◆ **Requirements**
Write out the whole listing again, exactly.

◆ **Data shown**
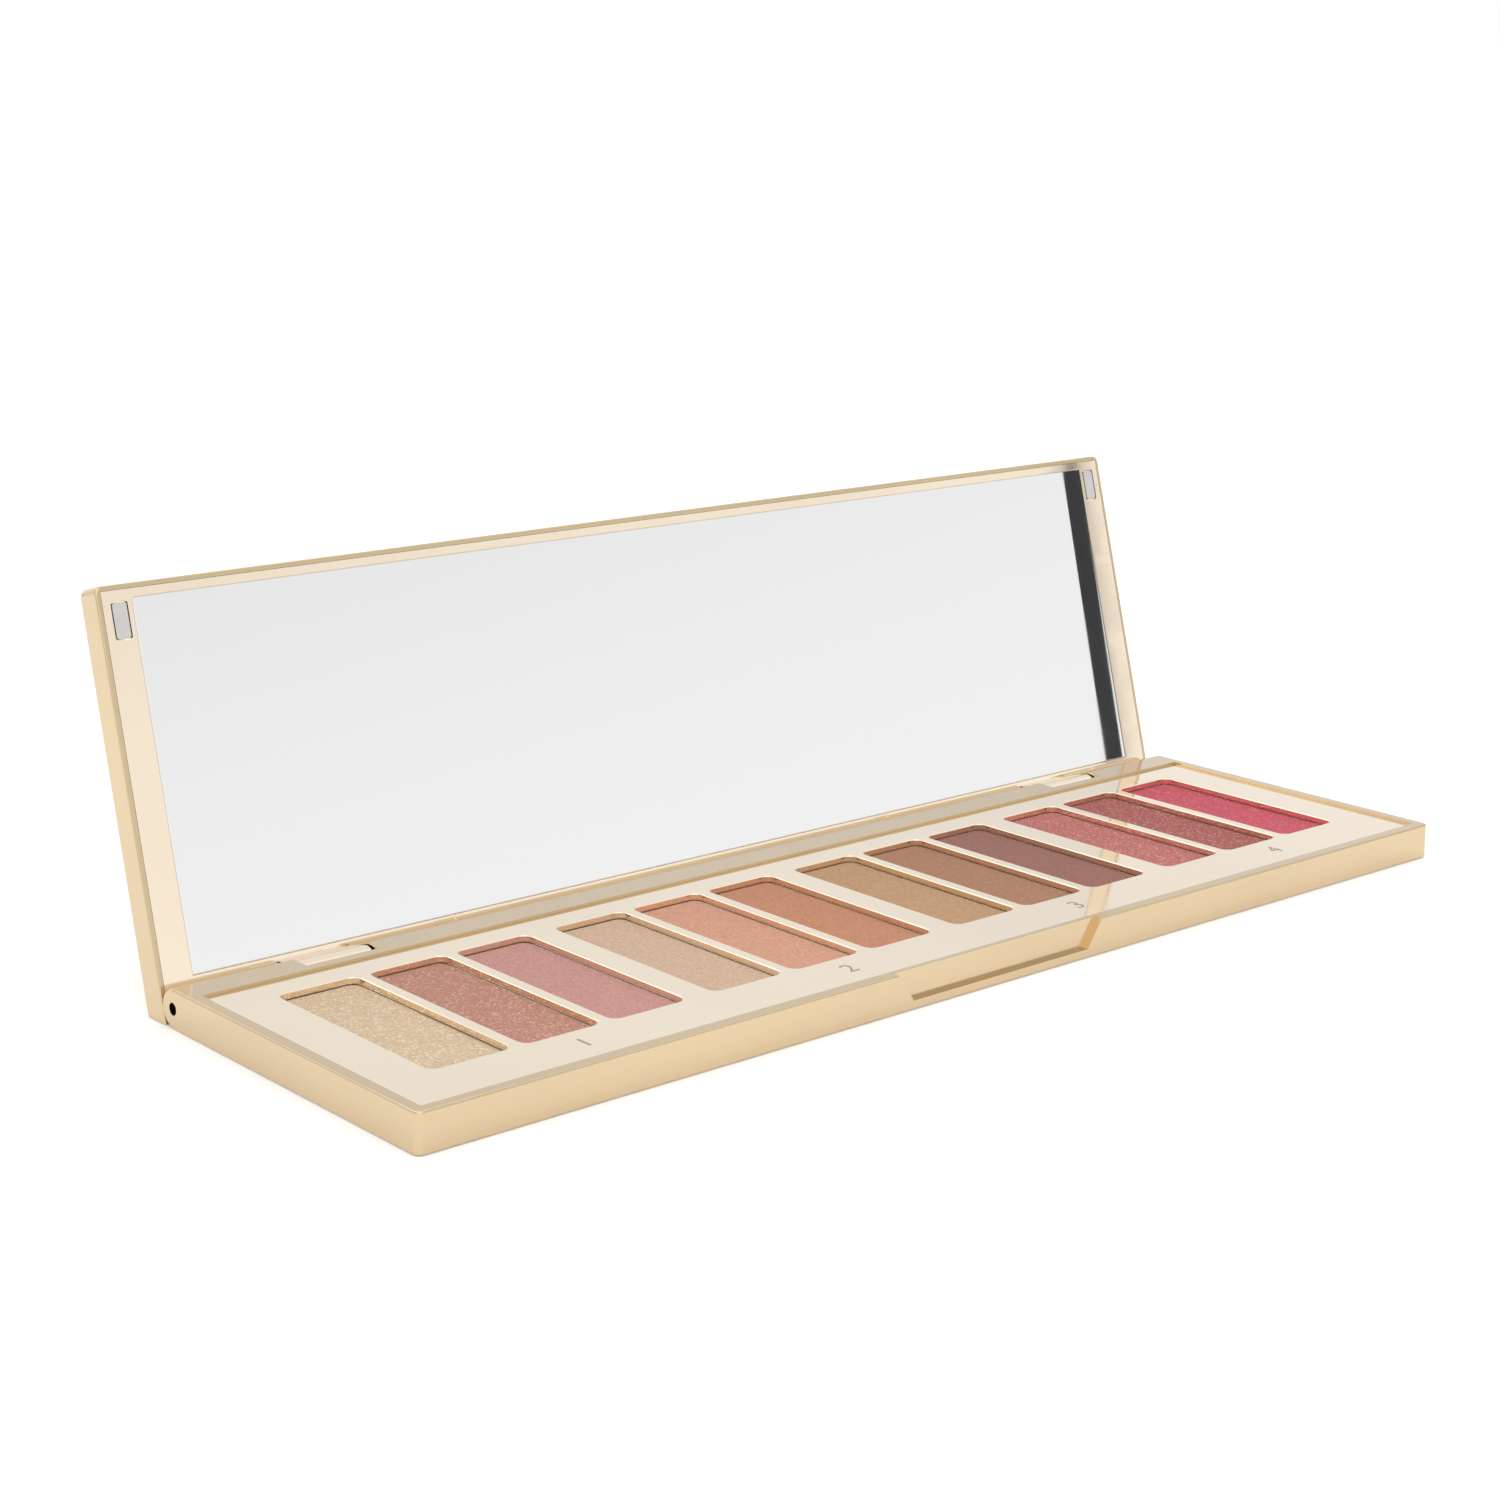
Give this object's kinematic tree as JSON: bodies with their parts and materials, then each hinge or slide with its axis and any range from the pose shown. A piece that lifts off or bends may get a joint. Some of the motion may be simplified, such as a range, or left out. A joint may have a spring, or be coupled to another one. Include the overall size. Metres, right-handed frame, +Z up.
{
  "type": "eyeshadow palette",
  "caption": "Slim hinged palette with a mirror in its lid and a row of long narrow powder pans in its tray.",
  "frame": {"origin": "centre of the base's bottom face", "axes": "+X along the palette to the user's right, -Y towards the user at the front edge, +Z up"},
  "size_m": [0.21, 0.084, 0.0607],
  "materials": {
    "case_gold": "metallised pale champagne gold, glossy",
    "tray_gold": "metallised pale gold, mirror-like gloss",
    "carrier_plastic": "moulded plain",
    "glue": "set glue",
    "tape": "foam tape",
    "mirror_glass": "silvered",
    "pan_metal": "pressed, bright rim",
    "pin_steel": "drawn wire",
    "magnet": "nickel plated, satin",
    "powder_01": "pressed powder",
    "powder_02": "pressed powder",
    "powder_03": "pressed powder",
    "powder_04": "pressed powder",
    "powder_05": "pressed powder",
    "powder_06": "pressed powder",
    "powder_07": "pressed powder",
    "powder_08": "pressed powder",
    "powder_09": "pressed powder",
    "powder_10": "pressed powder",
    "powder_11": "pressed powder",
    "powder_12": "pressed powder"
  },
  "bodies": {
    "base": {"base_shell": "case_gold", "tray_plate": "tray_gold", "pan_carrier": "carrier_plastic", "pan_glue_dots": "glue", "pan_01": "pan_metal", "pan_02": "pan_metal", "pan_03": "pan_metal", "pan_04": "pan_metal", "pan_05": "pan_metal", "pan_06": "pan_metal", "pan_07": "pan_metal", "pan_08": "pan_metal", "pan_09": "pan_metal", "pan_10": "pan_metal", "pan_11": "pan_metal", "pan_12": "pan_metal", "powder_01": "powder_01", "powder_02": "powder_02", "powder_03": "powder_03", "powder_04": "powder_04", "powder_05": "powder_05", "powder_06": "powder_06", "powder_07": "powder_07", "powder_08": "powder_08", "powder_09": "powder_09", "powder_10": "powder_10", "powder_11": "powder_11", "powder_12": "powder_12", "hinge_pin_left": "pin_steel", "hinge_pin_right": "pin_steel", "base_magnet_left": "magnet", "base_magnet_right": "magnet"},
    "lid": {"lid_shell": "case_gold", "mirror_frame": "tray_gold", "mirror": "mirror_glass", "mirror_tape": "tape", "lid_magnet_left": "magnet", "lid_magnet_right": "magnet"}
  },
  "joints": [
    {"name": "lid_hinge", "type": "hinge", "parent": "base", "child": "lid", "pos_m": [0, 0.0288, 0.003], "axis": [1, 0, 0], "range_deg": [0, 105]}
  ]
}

◆ **Task answer**
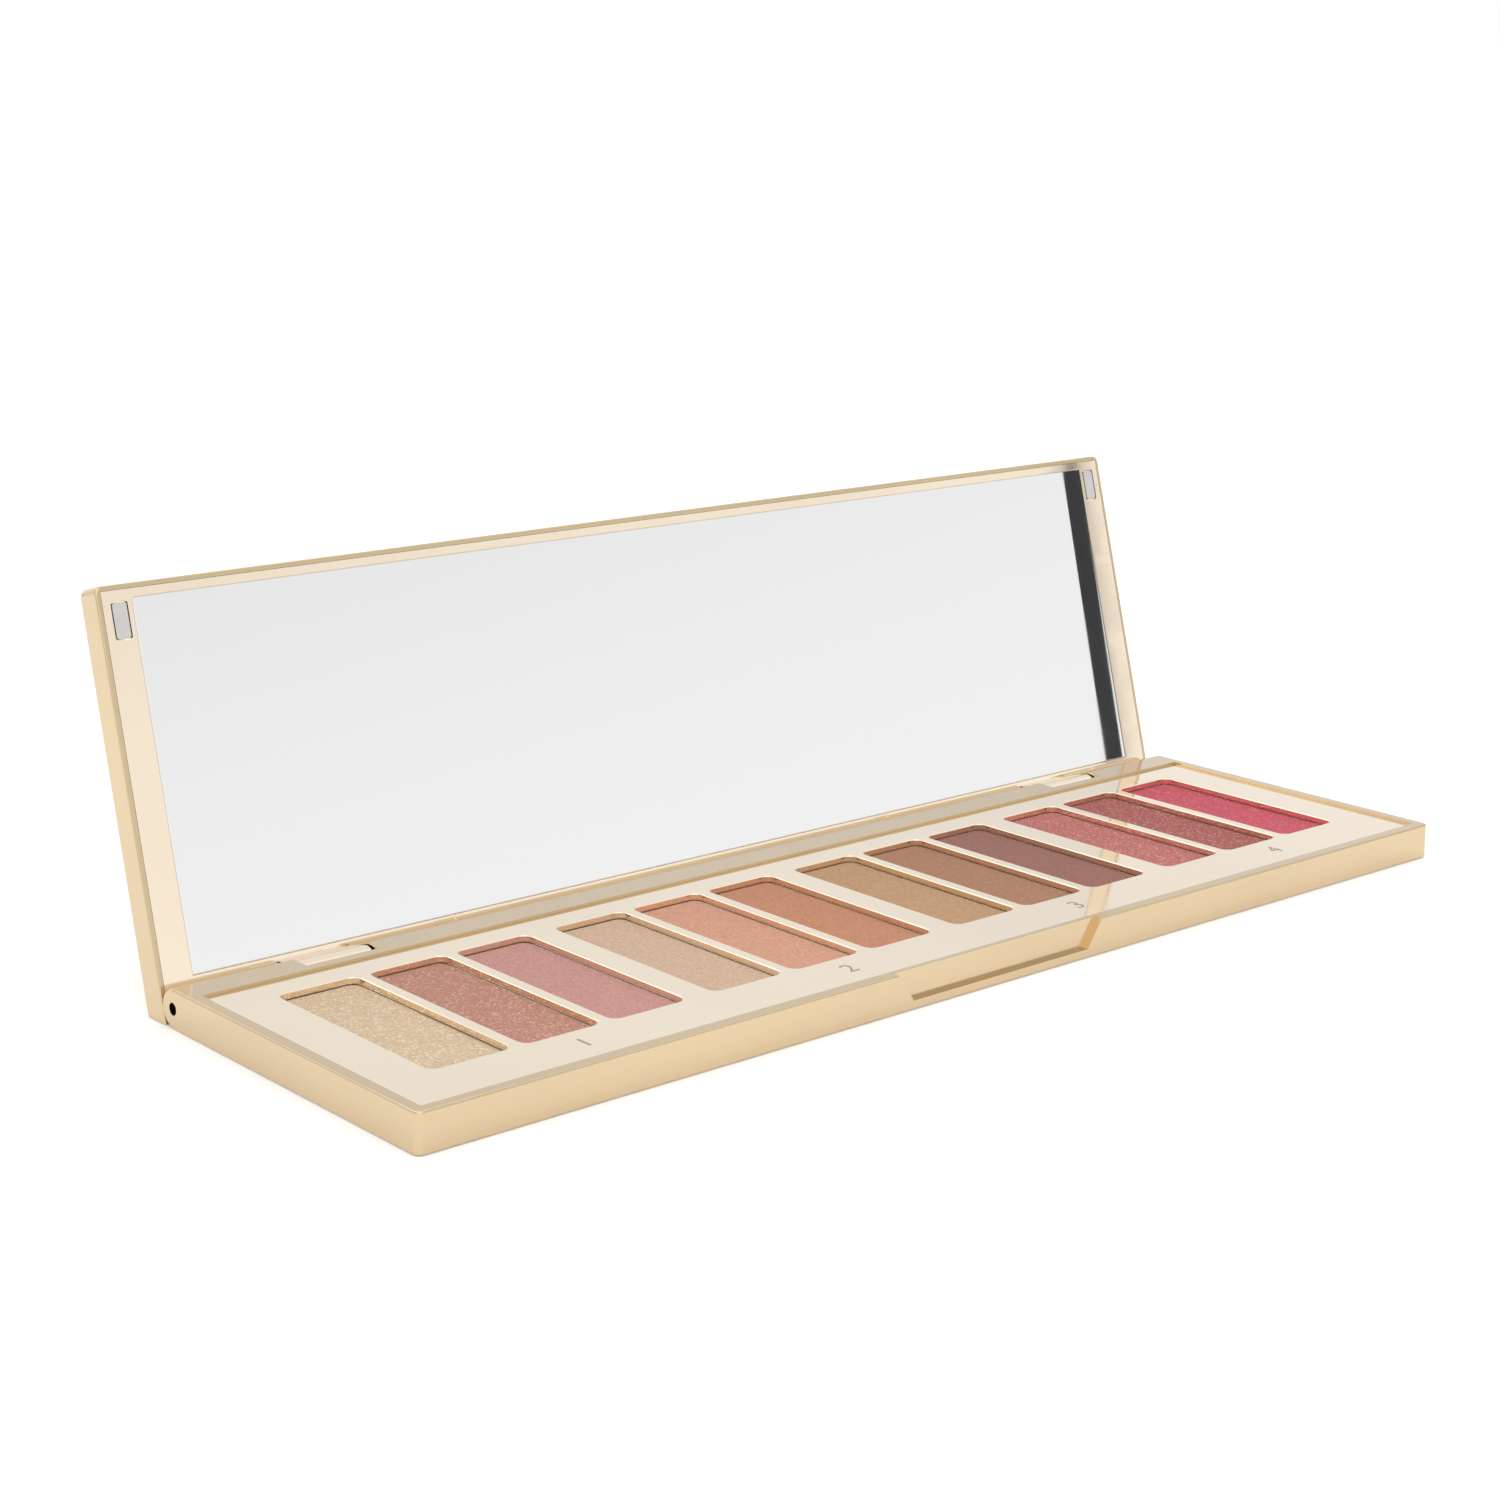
Give this object's kinematic tree as JSON: bodies with their parts and materials, then each hinge or slide with its axis and any range from the pose shown. A piece that lifts off or bends may get a joint. Some of the motion may be simplified, such as a range, or left out. A joint may have a spring, or be coupled to another one. Include the overall size. Metres, right-handed frame, +Z up.
{
  "type": "eyeshadow palette",
  "caption": "Slim hinged palette with a mirror in its lid and a row of long narrow powder pans in its tray.",
  "frame": {"origin": "centre of the base's bottom face", "axes": "+X along the palette to the user's right, -Y towards the user at the front edge, +Z up"},
  "size_m": [0.21, 0.084, 0.0607],
  "materials": {
    "case_gold": "metallised pale champagne gold, glossy",
    "tray_gold": "metallised pale gold, mirror-like gloss",
    "carrier_plastic": "moulded plain",
    "glue": "set glue",
    "tape": "foam tape",
    "mirror_glass": "silvered",
    "pan_metal": "pressed, bright rim",
    "pin_steel": "drawn wire",
    "magnet": "nickel plated, satin",
    "powder_01": "pressed powder",
    "powder_02": "pressed powder",
    "powder_03": "pressed powder",
    "powder_04": "pressed powder",
    "powder_05": "pressed powder",
    "powder_06": "pressed powder",
    "powder_07": "pressed powder",
    "powder_08": "pressed powder",
    "powder_09": "pressed powder",
    "powder_10": "pressed powder",
    "powder_11": "pressed powder",
    "powder_12": "pressed powder"
  },
  "bodies": {
    "base": {"base_shell": "case_gold", "tray_plate": "tray_gold", "pan_carrier": "carrier_plastic", "pan_glue_dots": "glue", "pan_01": "pan_metal", "pan_02": "pan_metal", "pan_03": "pan_metal", "pan_04": "pan_metal", "pan_05": "pan_metal", "pan_06": "pan_metal", "pan_07": "pan_metal", "pan_08": "pan_metal", "pan_09": "pan_metal", "pan_10": "pan_metal", "pan_11": "pan_metal", "pan_12": "pan_metal", "powder_01": "powder_01", "powder_02": "powder_02", "powder_03": "powder_03", "powder_04": "powder_04", "powder_05": "powder_05", "powder_06": "powder_06", "powder_07": "powder_07", "powder_08": "powder_08", "powder_09": "powder_09", "powder_10": "powder_10", "powder_11": "powder_11", "powder_12": "powder_12", "hinge_pin_left": "pin_steel", "hinge_pin_right": "pin_steel", "base_magnet_left": "magnet", "base_magnet_right": "magnet"},
    "lid": {"lid_shell": "case_gold", "mirror_frame": "tray_gold", "mirror": "mirror_glass", "mirror_tape": "tape", "lid_magnet_left": "magnet", "lid_magnet_right": "magnet"}
  },
  "joints": [
    {"name": "lid_hinge", "type": "hinge", "parent": "base", "child": "lid", "pos_m": [0, 0.0288, 0.003], "axis": [1, 0, 0], "range_deg": [0, 105]}
  ]
}